-- Start Data records --
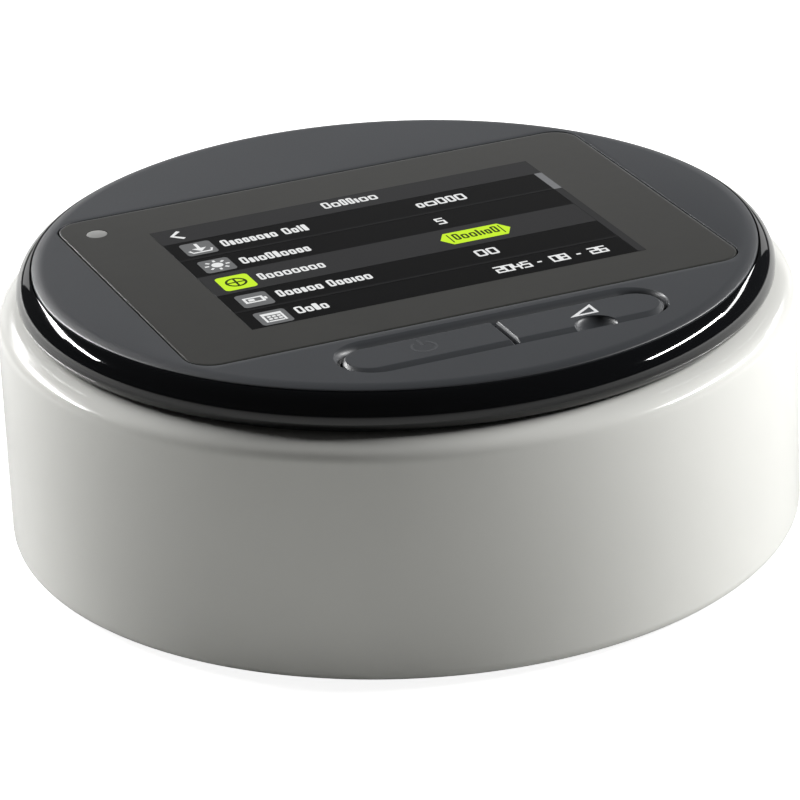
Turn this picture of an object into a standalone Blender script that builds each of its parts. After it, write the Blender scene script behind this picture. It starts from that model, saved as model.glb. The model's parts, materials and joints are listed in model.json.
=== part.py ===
"""A round CPAP machine: a white drum with a black lid that carries a screen and two buttons.

Lengths are in metres, angles in degrees, +Z is up and the front of the machine looks along -Y.
The drum's axis is the axis of the empty "machine", whose place keeps the origin under the middle
of the whole outline. The blower has an empty of its own, on the axis that its impeller turns on.
"""

import math

import bmesh
import bpy

# Fits and mesh settings
GAP = 0.0003
RUNNING_GAP = 0.0001
OVERRUN = 0.0010
WELD = 0.00001
RING_SIDES = 56
BOSS_SIDES = 16
PEG_SIDES = 8
CORNER_STEPS = 3
TUBE_SIDES = 24

# Drum: shell and base
BODY_RADIUS = 0.0710
SHELL_WALL = 0.0022
SHELL_FOOT_ROUND = 0.0022
SHOULDER_ROUND = 0.0024
SHOULDER_FALL = 0.0006
LEDGE_WIDTH = 0.0068
FOOT_DROP = 0.0012
BASE_INSET = 0.0004
BASE_THICKNESS = 0.0024
FOOT_RADIUS = 0.0060
FOOT_INSET = 0.0160
FOOT_RECESS = 0.0010
FOOT_ANGLE = 21
POST_INSET = 0.0063
POST_RADIUS = 0.0036
POST_HEIGHT = 0.0120
POST_ANGLE = 66
POST_COUNT = 4

# Screws
SCREW_RADIUS = 0.0013
SCREW_HEAD_RADIUS = 0.0026
SCREW_HEAD_HEIGHT = 0.0012
SCREW_HEAD_TOP_SHARE = 0.8
BASE_SCREW_LENGTH = 0.0080
BOARD_SCREW_LENGTH = 0.0030
LID_SCREW_BITE = 0.0028
PILOT_SPARE = 0.0006

# Lid: rim, deck and face
LID_INSET = 0.0040
LID_TUCK = 0.0027
LID_WALL = 0.0020
RIM_ROUND = 0.0053
RIM_DROP = 0.0048
RIM_STEPS = 5
RIM_WIDTH = 0.0030
FACE_THICKNESS = 0.0018
DECK_THICKNESS = 0.0020
LID_SCREW_INSET = 0.0040
LID_BOSS_RADIUS = 0.0025
LID_SCREW_ANGLE = 45

# Display
LENS_REAR_INSET = 0.0267
LENS_TO_PILL = 0.00225
LENS_EDGE = 0.000735
LENS_CORNER = 0.0050
LENS_GAP = 0.0003
PANEL_SIDE_MARGIN = 0.0086
PANEL_END_MARGIN = 0.0089
PANEL_THICKNESS = 0.0028
PANEL_CORNER = 0.0008
FRAME_LIP = 0.0034
FRAME_FLOOR = 0.0012
FRAME_GRIP = 0.0070
SENSOR_RADIUS = 0.0017
SENSOR_SIDE_MARGIN = 0.0061
SENSOR_REAR_MARGIN = 0.0073

# Buttons
PILL_LENGTH = 0.0592
PILL_HEIGHT = 0.0111
PILL_X = 0.0005
PILL_INSET = 0.0178
LEAD_SIDES = 0.0006
LEAD_REAR = 0.0023
LEAD_DEPTH = 0.0011
BUTTON_GAP = 0.0005
BUTTON_SPLIT = 0.0009
BUTTON_SINK = 0.0002
BUTTON_ROUND = 0.0005
BUTTON_TRAVEL = 0.0007
FLANGE_REACH = 0.0007
FLANGE_THICKNESS = 0.0010
STEM_RADIUS = 0.0022
STEM_LENGTH = 0.0014
SCOOP_RADIUS = 0.0042
SCOOP_DEPTH = 0.0010
SCOOP_REACH = 0.0042
DOME_RADIUS = 0.0034
DOME_WALL = 0.0008
KEY_BOARD_WIDTH = 0.0480
KEY_BOARD_FRONT = 0.0050
KEY_BOARD_REAR = 0.0115
BOARD_THICKNESS = 0.0012
KEY_POST_INSET = 0.0035
KEY_POST_RADIUS = 0.0023

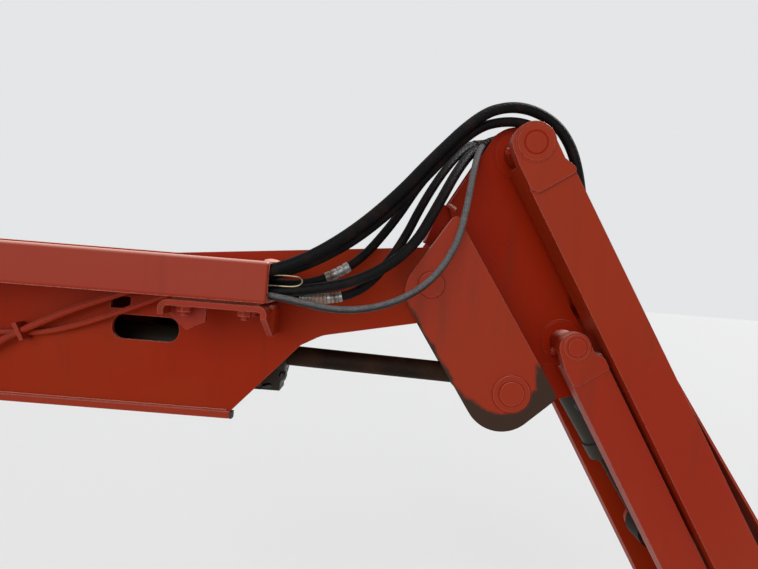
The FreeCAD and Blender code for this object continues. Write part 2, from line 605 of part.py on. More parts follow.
def hoses():
    """Every hose, trimmed flush with what it goes into. The feed hoses enter the square tube from below."""
    wall = -BOOM_WIDTH / 2
    floor = TUBE_TOP - TUBE_HIGH
    square_tube = block(TUBE_START, TUBE_END, wall - TUBE_DEEP, wall, floor, TUBE_TOP)
    half = BOX_OUT - BOX_PLATE
    knuckle_port = block(PORT_X, PORT_X + PORT_LONG, -half, half, PORT_Z - PORT_HALF, PORT_Z + PORT_HALF)
    save("knuckle_port_block", knuckle_port)
    for name, radius, points in ROUTES:
        print(name)
        hose = tube_along(points, radius)
        save(name, hose.cut(hose_bar() if name.startswith("hose_top") else knuckle_port))
    feeds = {}
    feed_ports = []
    for name, radius, from_side in FEED_ROUTES:
        print(name)
        points = [(x, wall + y, z) for x, y, z in from_side]
        feeds[name] = (radius, points)
        x, y, z = points[0]
        rim = radius + FEED_PORT_RIM
        feed_ports.append(block(x - FEED_PORT_LONG, x, y - rim, wall, z - rim, z + rim))
        save(name, tube_along(points, radius).cut(feed_ports[-1]).cut(square_tube))
    save("feed_hose_clamp", feed_clamp(feeds))
    save("feed_hose_ports", *feed_ports)


def cylinder(base, eye, barrel_r, barrel_end, rod_r, shortens, base_pin_r, base_half, port_block, name):
    """A barrel with its base eye and gland, and a rod with its own eye."""
    start = vec(base[0], 0, base[1])
    axis = vec(eye[0], 0, eye[1]) - start
    length = axis.Length
    axis.normalize()
    barrel = Part.makeCylinder(barrel_r, barrel_end, start + axis * 8, axis)
    gland = Part.makeCylinder(barrel_r + 3, 30, start + axis * (barrel_end - 22), axis)
    if port_block:
        x = base[0] + barrel_end - 22
        top = base[1] - 11
        barrel = barrel.fuse(block(x - PORT_BLOCK_LONG / 2, x + PORT_BLOCK_LONG / 2,
                                   -PORT_BLOCK_HALF, PORT_BLOCK_HALF, top - PORT_BLOCK_LOW, top))
    bore = Part.makeCylinder(rod_r + 0.4, barrel_end, start + axis * BORE_START, axis)
    barrel = barrel.fuse(gland).cut(bore)
    barrel = barrel.fuse(bar(base[0], base[1], base_pin_r + 14, -base_half, base_half))
    barrel = barrel.cut(bar(base[0], base[1], base_pin_r + PIN_GAP, -base_half - 1, base_half + 1))
    save(name + "_barrel", barrel.removeSplitter())
    inner_end = BORE_START + shortens + 4
    rod = Part.makeCylinder(rod_r, length - rod_r - inner_end, start + axis * inner_end, axis)
    rod = rod.fuse(bar(eye[0], eye[1], rod_r + 12, -EYE_HALF, EYE_HALF))
    save(name + "_rod", rod.removeSplitter())


def cylinders():
    cylinder((LEVEL_BASE_X, LEVEL_BASE_Z), LEVEL, LEVEL_BARREL_R, LEVEL_BARREL_END, LEVEL_ROD_R,
             LEVEL_SHORTENS, LEVEL_BASE_PIN_R, BASE_EYE_HALF, True, "level")
    cylinder(LIFT, ROD_EYE, LIFT_BARREL_R, LIFT_BARREL_END, LIFT_ROD_R, LIFT_SHORTENS, LIFT_PIN_R,
             BASE_EYE_HALF, False, "lift")


def platform_bracket():
    front = UPPER_END[0] + FACE_AHEAD
    back = front - FACE_PLATE
    side = [
        (UPPER_END[0] - 44, UPPER_END[1] - 30, 40),
        (UPPER_END[0] - 44, UPPER_END[1] + 44, 40),
        (UPPER_END[0] + 60, UPPER_END[1] + 44, 30),
        (back, UPPER_END[1] - 30),
        (back, LOWER_END[1] - 30),
        (LOWER_END[0] - 10, LOWER_END[1] - 40, 20),
        (LOWER_END[0] - 42, LOWER_END[1] - 20, 36),
        (LOWER_END[0] - 42, LOWER_END[1] + 30, 30),
    ]
    cheek = plate(side, BOX_OUT - BOX_PLATE, BOX_OUT)
    ends = ((UPPER_END, UPPER_PIN_R, UPPER_RIM_R - 2), (LOWER_END, LOWER_PIN_R, LOWER_RIM_R - 2))
    for end, pin, rim in ends:
        cheek = cheek.fuse(bar(end[0], end[1], rim, BOX_OUT - 1, BOSS_OUT))
        cheek = cheek.cut(bar(end[0], end[1], pin, 0, BOSS_OUT + 1))
    save("platform_side_plates", *pair(cheek))
    middle = (UPPER_END[1] + LOWER_END[1]) / 2 - FACE_DROP
    face = block(back, front, -FACE_WIDTH / 2, FACE_WIDTH / 2,
                 middle - FACE_HEIGHT / 2, middle + FACE_HEIGHT / 2)
    for y in (-FACE_BOLTS_Y / 2, FACE_BOLTS_Y / 2):
        for z in (-FACE_BOLTS_Z / 2, FACE_BOLTS_Z / 2):
            spot = vec(back - 1, y, middle + z)
            face = face.cut(Part.makeCylinder(FACE_BOLT_R, FACE_PLATE + 2, spot, vec(1, 0, 0)))
    save("platform_face_plate", face)
    reach = UPPER_OUT + UPPER_DOUBLER + HUB_PROUD
    save("upper_end_pin", bar(UPPER_END[0], UPPER_END[1], UPPER_PIN_R, -reach, reach))
    save("lower_end_pins", *pair(bar(LOWER_END[0], LOWER_END[1], LOWER_PIN_R, BOX_OUT - BOX_PLATE,
                                     LOWER_OUT + HUB_PROUD + 1)))


boom()
hose_tube()
knuckle()
jib()
cylinders()
platform_bracket()
hoses()
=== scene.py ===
# %% [markdown]
# # A boom tip with its knuckle, jib arms and hoses
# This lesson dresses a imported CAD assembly: the tip of a telescopic boom, the knuckle
# that levels the jib, four jib arms, two hydraulic cylinders and a bundle of hoses.
# The steel pieces keep their CAD shapes and get weathered paint. The hoses, their
# fittings, the weld beads and the small bolts are modelled here, because they are what
# the eye looks for on such a machine and what a CAD model leaves plain.
# Everything is in metres, in the frame of the CAD model.

# %% Load the fixed frame
import json
import math

import bpy
from mathutils import Matrix, Vector


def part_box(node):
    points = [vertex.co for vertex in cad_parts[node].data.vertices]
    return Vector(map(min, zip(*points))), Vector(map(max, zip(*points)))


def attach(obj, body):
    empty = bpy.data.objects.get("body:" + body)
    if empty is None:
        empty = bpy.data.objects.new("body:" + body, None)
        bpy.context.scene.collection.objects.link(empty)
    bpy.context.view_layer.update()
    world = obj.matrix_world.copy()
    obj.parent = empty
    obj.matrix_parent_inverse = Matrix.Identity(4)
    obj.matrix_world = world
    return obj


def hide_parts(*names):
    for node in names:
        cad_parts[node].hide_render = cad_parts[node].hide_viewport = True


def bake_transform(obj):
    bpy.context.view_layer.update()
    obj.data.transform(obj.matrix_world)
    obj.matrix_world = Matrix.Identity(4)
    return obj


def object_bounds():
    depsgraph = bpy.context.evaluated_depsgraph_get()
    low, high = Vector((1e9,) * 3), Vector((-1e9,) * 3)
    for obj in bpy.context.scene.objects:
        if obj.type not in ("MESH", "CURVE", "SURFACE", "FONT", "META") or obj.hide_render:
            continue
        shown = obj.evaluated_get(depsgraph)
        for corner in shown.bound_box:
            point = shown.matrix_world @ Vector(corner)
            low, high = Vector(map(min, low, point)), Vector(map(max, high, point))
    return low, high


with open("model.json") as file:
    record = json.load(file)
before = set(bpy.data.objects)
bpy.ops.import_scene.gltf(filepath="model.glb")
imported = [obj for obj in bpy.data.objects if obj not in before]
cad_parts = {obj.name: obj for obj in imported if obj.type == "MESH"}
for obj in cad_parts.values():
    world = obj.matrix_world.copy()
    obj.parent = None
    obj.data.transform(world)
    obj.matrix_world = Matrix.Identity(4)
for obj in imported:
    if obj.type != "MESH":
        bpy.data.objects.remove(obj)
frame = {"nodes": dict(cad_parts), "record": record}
CAD_LOW, CAD_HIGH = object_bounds()
print("CAD box", [round(v, 3) for v in (*CAD_LOW, *CAD_HIGH)])

# %% [markdown]
# ## Reference points
# The pins are the assembly's natural landmarks. Their centres could be typed in, but
# read from the frame they stay right when the CAD model changes. The drawing of this
# machine is made from the knuckle's pivot, in millimetres, and `drawn` turns such a
# drawing position into a place in the frame.

# %% Landmarks


def centre(node):
    low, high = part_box(node)
    return (low + high) / 2


PIVOT = centre("pivot_pin")
UPPER = centre("upper_arm_pin")
LOWER = centre("lower_arm_pins")
LEVEL = centre("level_rod_pins")
UPPER_END = centre("upper_end_pin")
LOWER_END = centre("lower_end_pins")


def drawn(x, y, z):
    """A place in the frame from millimetres measured off the knuckle's pivot."""
    return PIVOT + Vector((x, y, z)) / 1000


print("pivot", PIVOT, "upper pin", UPPER)

# %% [markdown]
# ## The camera
# The photograph was taken about a metre from the boom's side with a wide lens, turned
# slightly clockwise and tipped down by less than two degrees. Euler angles would mix
# those two turns, so the camera's axes are written down instead: right, up and back.
# The lens follows from the picture's width and its focal length in pixels.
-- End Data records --
## Your task
In the listing above, find the line containing "LOWER_END[1], LOWER_PIN_R, BOX_OUT" and the line containing "zip(*points))), Vector(map(max, zip(*points)))", then repeat those two lines and everything between them exactly.

## Response to this exercise
    save("lower_end_pins", *pair(bar(LOWER_END[0], LOWER_END[1], LOWER_PIN_R, BOX_OUT - BOX_PLATE,
                                     LOWER_OUT + HUB_PROUD + 1)))


boom()
hose_tube()
knuckle()
jib()
cylinders()
platform_bracket()
hoses()
=== scene.py ===
# %% [markdown]
# # A boom tip with its knuckle, jib arms and hoses
# This lesson dresses a imported CAD assembly: the tip of a telescopic boom, the knuckle
# that levels the jib, four jib arms, two hydraulic cylinders and a bundle of hoses.
# The steel pieces keep their CAD shapes and get weathered paint. The hoses, their
# fittings, the weld beads and the small bolts are modelled here, because they are what
# the eye looks for on such a machine and what a CAD model leaves plain.
# Everything is in metres, in the frame of the CAD model.

# %% Load the fixed frame
import json
import math

import bpy
from mathutils import Matrix, Vector


def part_box(node):
    points = [vertex.co for vertex in cad_parts[node].data.vertices]
    return Vector(map(min, zip(*points))), Vector(map(max, zip(*points)))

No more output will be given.